I thought I'd have to cut my practice short, but the girls entertained each other. I only had to jump the gate a few times to pry Mia's hair out of Eevory's fists or return a toy snatched from Eevory.

I kept warm enough to bind in Mari D, despite the interruptions, and joined the girls for finishing.  I stopped at Navasana just because I felt like I should. My Navasana is still super shaky and Lolasana just isn't happening.  No progress to report, but it was a fun practice today.

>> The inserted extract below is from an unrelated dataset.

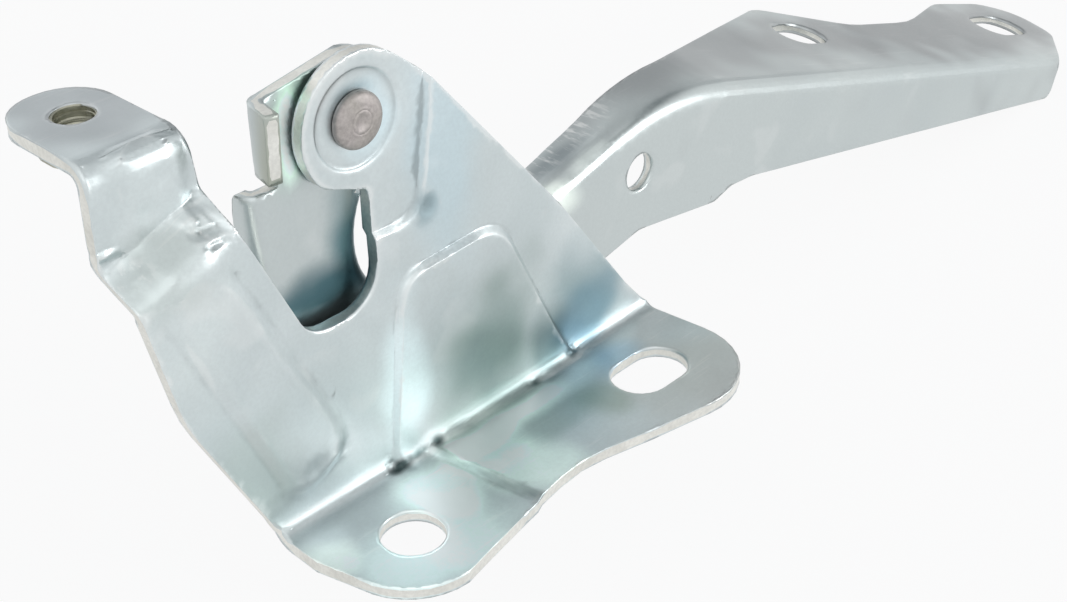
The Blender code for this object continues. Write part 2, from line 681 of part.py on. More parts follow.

Tuesday, September 1, 2009

Day 8: A Practice in Three Parts

I spent almost an hour talking to my good friend Liz, yogini extraordinaire, so I was psyched about my practice. Eevory was sleeping, Mia was having quiet time in her room and I was full of energy (also thanks to some late morning green tea). I was on my fifth Surya Namaskara B when Eevory woke up. I rocked her back to sleep.

Back on the mat I did two more of Surya Namaskara B to warm up again then continued with the series. After Parivritta Parsvakonasana I heard a lot of shuffling around in Mia's room. I opened the door to find Mia naked from the waist down and a huge poop on her bedroom floor. As I began to clean up the mess, Eevory woke up screaming.

At that point I wanted to say, fuck this. Did the Yoga Korunta speak to maintaining a daily practice while caring for a toddler and an infant? Is it even possible?

Then my mother called and offered to take Mia to the store to buy her some new shoes. Ah! A miracle!

After Nana and Papa picked Mia up, I rocked Eevory back to sleep. I pulled out the mat for the third time. I'd already done 12 sun salutations so I just jumped back into where I left off. I couldn't bind in Mari D since I wasn't warm enough. Stopped after Navasana. Took a long, long shavasana. Ok, I fell asleep.

I am starting to get a little strength back while moving through my vinyasas. It is so slight that no one would be able to see a difference, but I can feel the subtle changes in my body starting to happen.

I celebrated with more Late July cookies.

Mia came home with two pairs of super cute shoes. Don't you think so?